Speaking of which, it would be interesting to know in just which 'cafeteria across the street from the Glasgow School of Art' Mr. James was sitting in when he started drafting his essay 'Robert Hughes Remembers', a work I'll return to shortly. While perhaps trifling to the reader whose attention must be hooked within the first three paragraphs, it is of great interest personal interest to this author, if only because the said ruinously expensive Jesuit secondary school sits right next to door to the Glasgow School of Art. Time makes a fool of all our memories, but having gone up Hill Street and down Scott Street for the past 29 years, to the best of my knowledge and belief the GSA straddles both sides of Renfrew Street, with the nearest cafe being on the ground floor of Fleming House, a good 100 yards away. For Mr. James to have mistaken the side wall of the Glasgow Film Theatre for the front door of the Glasgow School of Art would be emblematic of the depth of perception and sense of perspective that, in my opinion, he sometimes displays in this book.
The suspicion that the shadow of intellectual inconsistency sometimes looms heavily over Mr. James is not easily allayed. For example, in his essay 'A Question for Diamond Jim', concerning the late Australian Labor politician James McClelland, he thinks nothing of telling how funny he found a story of McClelland's concerning Rupert Murdoch's alleged tight-fistedness, while in 'Gateway To Infinity', he acknowledges the support he has received for his website from 'Times Online'; support that apparently gives him absolute editorial control.

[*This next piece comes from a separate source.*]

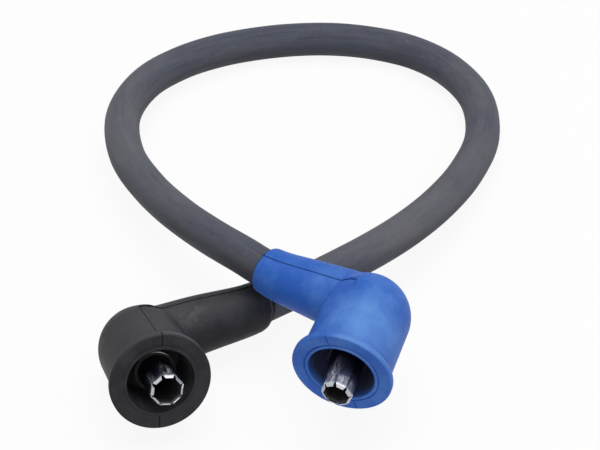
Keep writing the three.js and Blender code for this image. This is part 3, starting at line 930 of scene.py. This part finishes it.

His essay 'Robert Hughes Remembers', a review of Mr. Hughes's memoir 'Things I Didn't Know', is, in my opinion, one of the nastiest pieces of ad hominem writing that I can ever recall reading. While he acknowledges the genuine greatness of Mr. Hughes's intellect, and the breadth of his achievement, he makes at least two inappropriate references to the physical consequences of the near-fatal car accident he suffered in 1999, specifically how the metal in his body must now light up airport scanners. As far as I can see, there can be only one root for Mr. James's apparent surprise at the bewilderment Mr. Hughes feels following his son's suicide, which is that none of his own loved ones have ever taken their life. Having once been on the fringes of such a situation, the bewilderment of suicides' survivors seems to be a universal constant. If Mr. Hughes should be bewildered by his family's tragedy, it shows that he is in the mainstream. In these matters, perhaps it is Mr. James who is in the avant-garde.
While trying to discern a career path for myself at my ruinously expensive Jesuit secondary school, I read the story of the trial of Oscar Wilde, and of how Wilde had complained that Edward Carson had pursued him with all the venom of an old friend. However, at that age what Wilde meant by that was a mystery. After reading Clive James on Robert Hughes, I know his meaning now.
Yet immediately after this quite unpleasant piece, Mr. James, in his lecture 'Modern Australian Painting', narrates that he used to play with Mr. Hughes in the latter's garden, with Mr. James once even accidentally shooting one of Mr. Hughes's paintings with an air-pistol. As I read that, a little piece of music came to my mind. I have to say I sat bolt upright, and that's not as easy as it sounds. It goes 'Two little boys had two little toys/Each had a wooden horse/Gaily they played each summer's day/Warriors both of course...'
That Robert Hughes is an outstanding Australian polymath is beyond question. He seems like the sort of guy you'd never want to get into an argument with, if only because, no matter the subject, he'd know more about it than you would, without resort to the bulldog tenacity that seems to have got him through life's ups and downs. Yet while as a critic, historian and broadcaster he has helped Clive James and many others, including me, appreciate art, I can think of another outstanding Australian polymath who may have done more than he has not merely to advance appreciation of art, but to get children to pick up the brush; certainly in the UK. He's been doing it for more than half a century. His name is missing from Mr. James's essay on modern Australian painting, yet at the age of 80 he's painted a portrait of the Queen, while also having done such various other things as introducing the British public to Aboriginal art and music, promoting animal welfare and taking his cover of a Led Zeppelin track into the UK Top 10 at the age of 63. He was the opening act at the Sydney Opera House, and has had a retrospective at the National Gallery. If memory serves, I have even heard a poem written about his abilities as a swimmer, something which hopefully the poet in Mr. James would be able to appreciate. He has been the UK's Art Teacher General for as long as I can remember, and he's still on the job, and still on television (unlike Mr. James, a state of affairs he seems to mention so often I think it rankles), still madly enthusiastic about teaching children not merely to appreciate art, but to make art.
And for what my opinion's worth, at this stage in his career he could be doing with some seriously overdue critical praise for his achievements in art from some of his more ostentatiously intellectual compatriots, some of whose names are inexplicably taken more seriously than his own; and when I say that, I'm not thinking of Robert Hughes.